Following a string of successes over the last few years, the clean energy landscape looks extremely bright. Last December in Paris, 196 countries, working with major corporations, agreed to a historic deal to address the challenges of climate disruption by limiting carbon pollution to 2 degrees C or less.
Congress also recently passed a five-year extension of both the wind Production Tax Credit and the solar Investment Tax Credit, which will create a reliable and predictable market environment that encourages growth and investment.
But recent events demonstrate the continuing need for effective thought leadership in the clean energy sector.
The United States Supreme Court recently issued an unprecedented stay of the EPA’s Clean Power Plan, while regulatory commissions in states across the country are attempting to roll back net metering and rooftop solar. At the same time, nearly 40 percent of Americans are “not too worried or not worried at all” about climate disruption.

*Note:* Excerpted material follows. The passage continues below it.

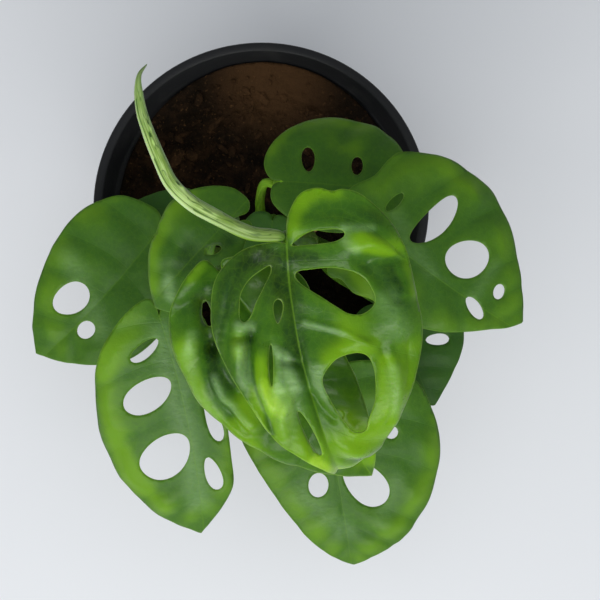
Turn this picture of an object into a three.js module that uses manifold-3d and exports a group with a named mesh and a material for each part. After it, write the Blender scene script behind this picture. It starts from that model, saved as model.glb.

According to Garth Neuffer, Tigercomm’s Senior Communications Counselor, effective thought leadership in the clean energy sector must be able to communicate effectively with the public. “I think one of the common failings of attempted thought leadership is to get too focused on the technical details of a pretty complicated issue set,” he said. “At least 99% of the scientists and close to that percentage of very well educated people accept and believe in the urgency of climate change. But close to half of all Americans have expressed skepticism and fallen victim to the fairly effective efforts by clean energy skeptics and climate change deniers to raise doubts about what should be an open and shut case.”
Thus, in order to build on the accomplishments of the last few years, and empowering the adoption of viable clean energy solutions.
Successful thought leaders are able to build trust with their audiences, deputize them to spread key messages and prepare them to react quickly and accurately in a fast-paced media environment. This requires developing a unique voice, honing your ideas and driving a compelling narrative.
By establishing yourself as a credible leader, you can better position yourself as someone reporters and others in the media will seek out as a resource. By leveraging your expertise to engage different constituencies, you’ll be able to forge the optimal balance of listening and leading that is necessary to obtain results.
Provide Relevant Insights
Many would-be thought leaders too often forget one critical aspect about thought leadership: thinking. To think is to direct the use of one's mind actively to form connected ideas. As such, you must be able to share important insights and solutions that are reliable and actionable. Powerful thought leaders are able to shape their ideas into bold, strategic goals that empower stakeholder buy-in.
According to Tigercomm’s Senior Account Executive and Director of Digital, Bridgette Ombres, you must then amplify your messaging through your own channels, earned media and the effective use of social media. The best thought leaders are happily willing to share their ideas, carefully consider the views of others and find innovative solutions that get results.
The vast majority of transformative changes are born out of asking, “Why didn’t this work,” or “How can I make this work?”
To be an effective thought leader, you must be willing to take calculated risks. Weeding through much of what passes as thought leadership can be a tedious process. While the “rinse and repeat” method of content generation for its own sake may have its limited uses, some of the most valuable innovations are discovered by making small bets and learning from your failures.
You will have much more credibility if you can articulate why a solution works, explain why previous iterations failed and how those failures put you on the right path.
Mr. Neuffer stresses that thought leadership is especially important for those working in the renewable energy sector. “I think we're in the fight of our lives to disrupt and displace the fossil fuel industry to enable a transition to clean energy,” he said. “If we don't show we can employ effective thought leadership, polluters will continue harming our planet, putting all of us in jeopardy for their own short-term profit and gain.”